Mario Catania übernimmt das Landwirtschaftsressort, neuer Umweltminister wird Corrado Clini, Arbeitsministerin Elsa Fornero und Gesundheitsminister Renato Balduzzi. Für die Bildungsagenden ist künftig Francesco Profumo zuständig. Minister ohne Portfolio werden Enzo Moavero Milanesi (Europa), Piero Gnudi (Sport und Tourismus), Fabrizio Barca (Regionen), Piero Giarda (Beziehungen zum Parlament) und Andrea Riccardi (Kooperation und Integration). Mit Antonio Catricala gehört dem Kabinett Monti zudem ein Staatssekretär an.
Durchbruch am Dienstag
Monti drückte nach seiner Ernennung zum Nachfolger des über die Schuldenkrise gestürzten Berlusconi aufs Tempo. Den entscheidenden Durchbruch bei seinen Verhandlungen erzielte der ehemalige EU-Kommissar am Dienstag, nachdem sowohl Berlusconis Partei Popolo della Liberta (PdL) als auch die bisher oppositionelle Demokratische Partei (PD) ihre Unterstützung zugesagt hatten.

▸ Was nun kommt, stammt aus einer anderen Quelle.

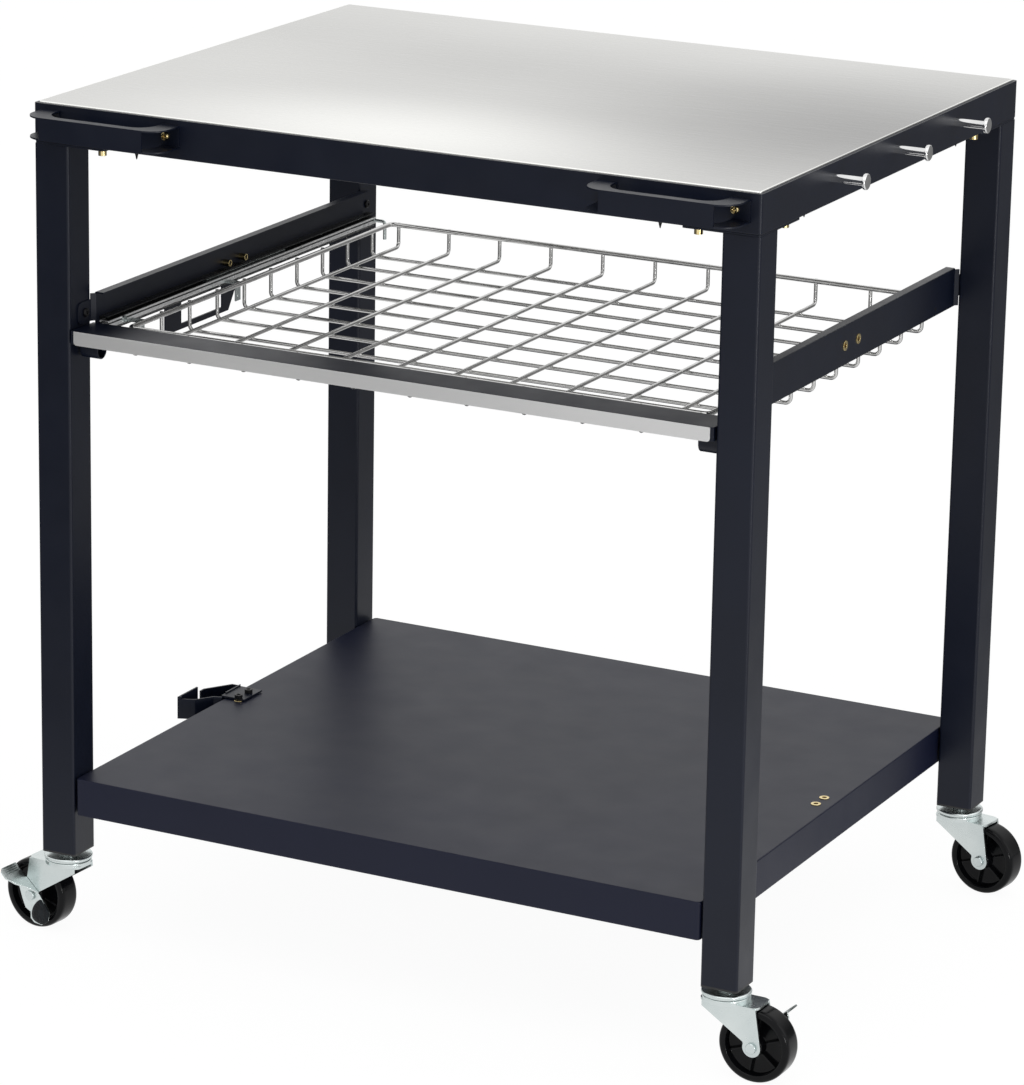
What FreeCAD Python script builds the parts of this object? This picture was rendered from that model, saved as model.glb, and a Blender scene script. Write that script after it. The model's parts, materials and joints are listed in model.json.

Zuletzt traf er sich am Dienstagabend noch mit PdL-Chef Angelino Alfano zu letzten Konsultationen. Die PdL ist die stärkste Einzelpartei, die Montis Übergangsregierung unterstützen soll. Bis zuletzt wurde darüber spekuliert, dass mit dem Berlusconi-Vertrauten Gianni Letta und dem ehemaligen Premier Giuliano Amato (PD) auch Vertreter der zwei größten Parlamentsparteien Regierungsverantwortung übernehmen sollten. Laut Medienberichten scheiterte das Vorhaben offenbar an einem Veto der jeweiligen Gegenseite.
Dank an Napolitano und Berlusconi
An der Ministerliste wurde offenbar bis zuletzt gefeilt. Darauf deutet hin, dass sich die für 11.00 Uhr angekündigte Vorstellung des Übergangskabinetts um mehr als zwei Stunden verzögerte. Monti dankte den politischen Kräften, die sein Kabinett unterstützen wollen. Dass sich keine Politiker an seiner Regierung beteiligen, werde die Arbeit des Kabinetts erleichtern. Monti dankte bei der Vorstellung seines Kabinetts Präsident Giorgo Napolitano und seinem in der Schulden- und Wirtschaftskrise zurückgetretenen Vorgänger Berlusconi für die konstruktive Zusammenarbeit.
„Werden Weg aus der Krise finden“
„Ich bin völlig überzeugt, dass unser Land in der Lage ist, solch eine schwere Zeit zu überwinden“, sagte Monti nach den zweitägigen Gesprächen mit Vertretern aus Politik, Wirtschaft und von Gewerkschaften. Der 68-jährige Wirtschafts- und Finanzexperte rief zu „wirtschaftlichem, sozialem und zivilem Wachstum“ auf, das „stabil und von langer Dauer“ sein solle.
Alle Verhandlungspartner seien sich der aktuellen „Notsituation“ bewusst, wie Monti weiter betonte. Alle Parteien seien demnach zur Kooperation bereit, um Lösungen für die Schuldenkrise und für den Wirtschaftsaufschwung im Land zu finden. Die Gruppierungen hätten sich zu Opfern bereit gezeigt. Er zeigte sich überzeugt, dass Italien die schwierige Phase überwinden werde.
Berlusconi räumte Amtssitz
Berlusconi räumte bereits am Tag vor seinem letzten Arbeitstag seinen Amtssitz. Einem Medienbericht zufolge nahm er neben drei Fotos, auf denen Berlusconi mit George W. Bush und den Päpsten Johannes Paul II. und Benedikt XVI. abgebildet sein soll, auch zwei Gastgeschenke aus seiner Amtszeit mit. Der Tageszeitung „La Repubblica“ zufolge soll es sich um einen kasachischen Krummsäbel und eine chinesische Ming-Vase gehandelt haben. Er habe die Stücke aus Hunderten Gastgeschenken aus seiner Amtszeit ausgewählt, weil er mit ihnen sehr persönliche Erinnerungen verbinde, berichtete das Blatt am Mittwoch.